Demonstrators took to the streets in Rome and Milan, following Italy’s Senate vote on an anti-homophobia bill. It proposed to equate anti-LGBT discrimination with racism, and raise sex orientation and gender topics at schools.
The controversial document, known as the ‘Zan bill’ after its initiator, Italy’s center-left MP and LGBT rights activist Alessandro Zan, was rejected by 154 votes in the Senate on Wednesday, while 131 members voted in favor. First introduced in the lower house of parliament in May 2018, it passed the House of Representatives last year in November, but faced challenges in the Senate. Parliament will now be unable to reopen discussions on the proposed law for the next six months, which leaves little time for it to be approved at all before the legislation expires. “The bill is dead,” senator Dario Parrini told Reuters.
“They talked about us for two years and then as if nothing had happened they threw us in the bin,” a protester in the streets of Rome told RT’s video agency Ruptly on Thursday. “But it is always better than having to accept a watered-down text,” she added.

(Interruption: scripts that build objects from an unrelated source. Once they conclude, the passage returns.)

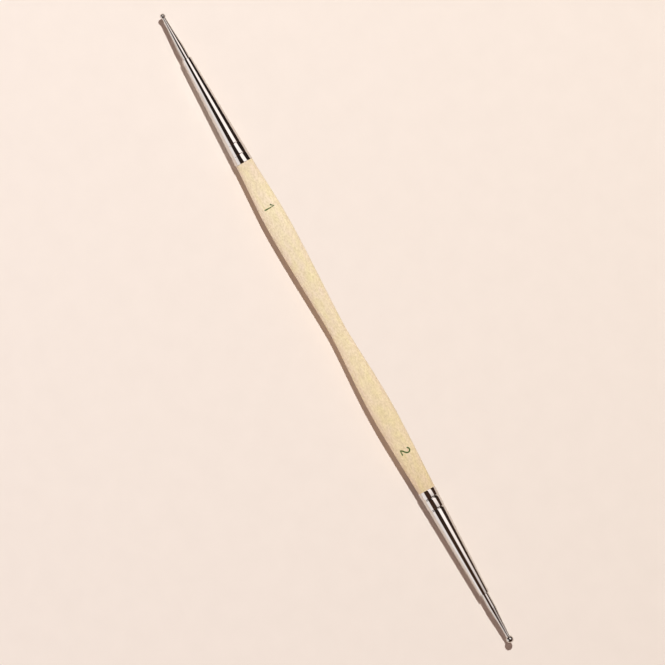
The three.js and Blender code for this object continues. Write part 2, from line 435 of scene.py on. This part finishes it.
# %% [markdown]
# ## Finishes
# Each finish is a small network of shader nodes. One function fills a node's sockets, either with
# values or with links, and another adds a node, sets its options and fills it.
# A node that is given as a value stands for its first output, which keeps the recipes short.
# Colours are written as they look on a screen, and Blender counts light evenly, so every hex
# value passes through one function that undoes the screen's curve.

# %% Colours and nodes
LOW, HIGH = 0.3, 0.7          # nearly all of a noise lies between these


def colour(hex_value):
    """A screen colour such as 0xF2DDB8 as Blender's linear red, green, blue and alpha."""
    def even(channel):
        share = channel / 255
        return share / 12.92 if share <= 0.04045 else ((share + 0.055) / 1.055) ** 2.4
    return tuple(even(hex_value >> shift & 0xFF) for shift in (16, 8, 0)) + (1.0,)


def fill(node, sockets):
    """Fills sockets, by name or number, with values, outputs, or other nodes' first outputs."""
    for socket, value in sockets.items():
        if isinstance(value, bpy.types.Node):
            value = value.outputs[0]
        if isinstance(value, bpy.types.NodeSocket):
            node.id_data.links.new(value, node.inputs[socket])
        else:
            node.inputs[socket].default_value = value
    return node


def add(tree, kind, sockets=None, **options):
    """Adds a node, sets its options and fills its sockets."""
    node = tree.nodes.new("ShaderNode" + kind)
    for option, value in options.items():
        setattr(node, option, value)
    return fill(node, sockets or {})


def paint_ramp(node, stops):
    """Sets a colour ramp's stops from a list of (position, colour)."""
    ramp = node.color_ramp
    while len(ramp.elements) < len(stops):
        ramp.elements.new(1.0)
    for element, (position, shade) in zip(ramp.elements, stops):
        element.position = position
        element.color = shade


def finish_on(name, pieces):
    """A new material on the pieces, with its node tree and the shader that makes its surface."""
    material = bpy.data.materials.new(name)
    material.use_nodes = True
    for piece in pieces:
        piece.data.materials.clear()
        piece.data.materials.append(material)
    print("finish", name, "on", ", ".join(piece.name for piece in pieces))
    return material.node_tree, material.node_tree.nodes["Principled BSDF"]


def pattern_space(tree, grain):
    """Object coordinates divided by a grain size in millimetres along X, Y and Z."""
    where = add(tree, "TexCoord").outputs["Object"]
    scale = tuple(1 / (size * MM) for size in grain)
    return add(tree, "Mapping", {"Vector": where, "Scale": scale})


# %% [markdown]
# ### Bare birch
# The handle is fine sanded birch with no varnish. The eye sees a pale, matte, warm wood, almost
# one tone, with soft streaks of yellow and rosy beige and a fine speckle of pores. Painted shade
# darkens the wood a little towards end 2, where the light falls off, and its last centimetre at
# both ends is a little deeper still.
# Streaks and pores are two noises in Object coordinates, stretched along X because the grain runs
# along the rod. A picture of wood would stretch over the swells and meet itself in a seam. These
# noises fill space, and the turned handle cuts through them as it would through a real plank.

# %% Streak the wood
# painted shade: the wood is painted darker towards end 2, where the light falls off
WOOD_FALLOFF_SPAN = (-45 * MM, 42 * MM)            # from here to there along the tool the wood deepens
WOOD_FALLOFF_SHADE = (0.93, 0.885, 0.81, 1.0)  # what its colour is multiplied by at end 2
NEAR_END = (36 * MM, 46 * MM)          # distance from the middle over which both ends deepen
END_TONE = (0.945, 0.92, 0.915, 1.0)   # what the colour is multiplied by there

tree, shader = finish_on("bare_birch", [handle])
streaks = add(tree, "TexNoise", {"Vector": pattern_space(tree, (4.0, 1.8, 1.8)), "Scale": 1.0,
                                 "Detail": 2.0, "Roughness": 0.5})
wood = add(tree, "ValToRGB", {"Fac": streaks})
paint_ramp(wood, [(LOW, colour(0xF2DCC0)), (HIGH, colour(0xF2E0B4))])
where = add(tree, "TexCoord").outputs["Object"]
along = add(tree, "SeparateXYZ", {"Vector": where}).outputs["X"]
wood_falloff = add(tree, "MapRange", {"Value": along, "From Min": WOOD_FALLOFF_SPAN[0], "From Max": WOOD_FALLOFF_SPAN[1]})
falloff_shaded_wood = add(tree, "MixRGB", {"Fac": wood_falloff, "Color1": wood, "Color2": WOOD_FALLOFF_SHADE},
              blend_type="MULTIPLY")
from_middle = add(tree, "Math", {0: along}, operation="ABSOLUTE")
near_end = add(tree, "MapRange", {"Value": from_middle, "From Min": NEAR_END[0],
                                  "From Max": NEAR_END[1]})
shaded_wood = add(tree, "MixRGB", {"Fac": near_end, "Color1": falloff_shaded_wood, "Color2": END_TONE},
                 blend_type="MULTIPLY")

# %% [markdown]
# Pores in birch are about 0.1 mm wide, finer than a pixel here, so they are drawn 0.42 mm wide.
# The same noise darkens the colour, dries the surface and makes the bump, so that all three agree.
# Fine fibres stand up from sanded wood and catch some light at its edges, which a weak, slightly
# cool sheen stands for.

# %% Open the pores
PORE_DARK = (0.88, 0.86, 0.80, 1.0)    # what the colour is multiplied by in a pore
PORE_PALE = (1.10, 1.12, 1.17, 1.0)    # and between pores

pores = add(tree, "TexNoise", {"Vector": pattern_space(tree, (0.62, 0.42, 0.42)), "Scale": 1.0,
                               "Detail": 2.0, "Roughness": 0.6})
pore_share = add(tree, "MapRange", {"Value": pores, "From Min": LOW, "From Max": HIGH})
pore_tone = add(tree, "MixRGB", {"Fac": pore_share, "Color1": PORE_DARK, "Color2": PORE_PALE})
grain = add(tree, "MixRGB", {"Fac": 1.0, "Color1": shaded_wood, "Color2": pore_tone},
            blend_type="MULTIPLY")
dryness = add(tree, "MapRange", {"Value": pores, "From Min": LOW, "From Max": HIGH,
                                 "To Min": 0.74, "To Max": 0.62})
relief = add(tree, "Bump", {"Height": pores, "Strength": 0.3, "Distance": 0.01 * MM})
fill(shader, {"Base Color": grain, "Roughness": dryness, "Normal": relief, "IOR": 1.5,
              "Diffuse Roughness": 0.05, "Sheen Weight": 0.06, "Sheen Roughness": 0.4,
              "Sheen Tint": colour(0xE8EEFF)})
print("the birch has", len(tree.nodes), "nodes")

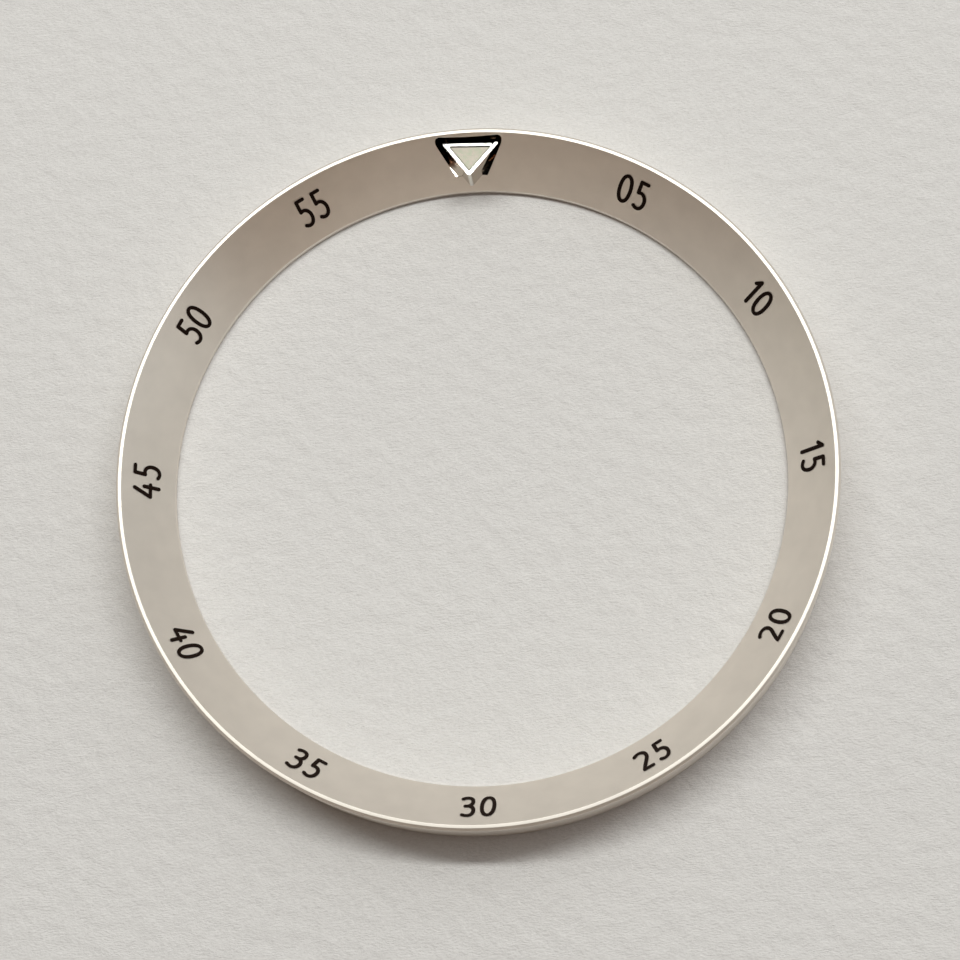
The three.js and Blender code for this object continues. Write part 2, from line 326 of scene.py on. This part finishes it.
def triangle_prism(back, half_width, point_length, radii, bottom, top, segments):
    """An upright prism on a triangle that points towards the ring's axis, its corners rounded."""
    corners = [(half_width, back), (-half_width, back), (0, back - point_length)]
    half_angle = math.atan2(half_width, point_length)
    corner_halves = [(math.pi / 2 - half_angle) / 2] * 2 + [half_angle]
    bm = bmesh.new()
    verts = [bm.verts.new((x, y, bottom)) for x, y in corners]
    bm.faces.new(verts)
    for vert, radius, half in zip(verts, radii, corner_halves):
        bmesh.ops.bevel(
            bm, geom=[vert], offset=radius / math.tan(half), segments=segments, profile=0.5,
            affect="VERTICES", material=-1,
        )
    walls = bmesh.ops.extrude_face_region(bm, geom=bm.faces[:])
    risen = [item for item in walls["geom"] if isinstance(item, bmesh.types.BMVert)]
    bmesh.ops.translate(bm, vec=(0, 0, top - bottom), verts=risen)
    bmesh.ops.recalc_face_normals(bm, faces=bm.faces[:])
    return bm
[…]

With the bill having sparked heated arguments between liberals and conservatives, its opponents suggested amendments to the initial document. Italy’s Lega Nord leader and former interior minister Matteo Salvini said the pro-bill politicians’ refusal to dialogue turned the legislation into “years of useless discussions.” Italy’s Foreign Minister Luigi Di Maio and Labor Minister Andrea Orlando called the Senate’s decision a “disgrace.”
“We understood that there was a scam,” a protester in the Italian capital told Ruptly, adding that her companions will “fight to get to our rights.”
If passed, the bill would have added new categories to Italy’s penal code section that specifically outlaws hate crimes and discrimination. The current ‘Mancino law’ from 1993 provides for punishment of discrimination acts on racial, ethnic, national and religious grounds. The new bill would have added acts of discrimination and violence based on sexual orientation, gender identity, sex and disability to the list of offences legally punishable with prison sentences and fines.
“Three years ago I was attacked in broad daylight because of my hair color. I spent a month in hospital, it was a brutal homophobic act,” the bill’s supporter in Milan told Ruptly, adding that Italian forces decrying such acts of violence don’t get enough support from other political parties.
Largely seen as a bill aiming to fight homophobia and legally ban anti-LGBT violence, the legislation has also been criticized for its apparent interference with freedom of expression, and possible gay propaganda in Catholic schools.
Proposing to raise awareness of sex and gender related issues within public institutions, including ones for minors, and officially recognize the International Day Against Homophobia, Biphobia and Transphobia, the bill became especially unpopular with right-wing politicians and the Vatican. The latter even lodged a formal diplomatic complaint against it, suggesting it might breach the freedom of thought of Catholics, and provide for prosecution of those who express opinions in favor of traditional heterosexual families.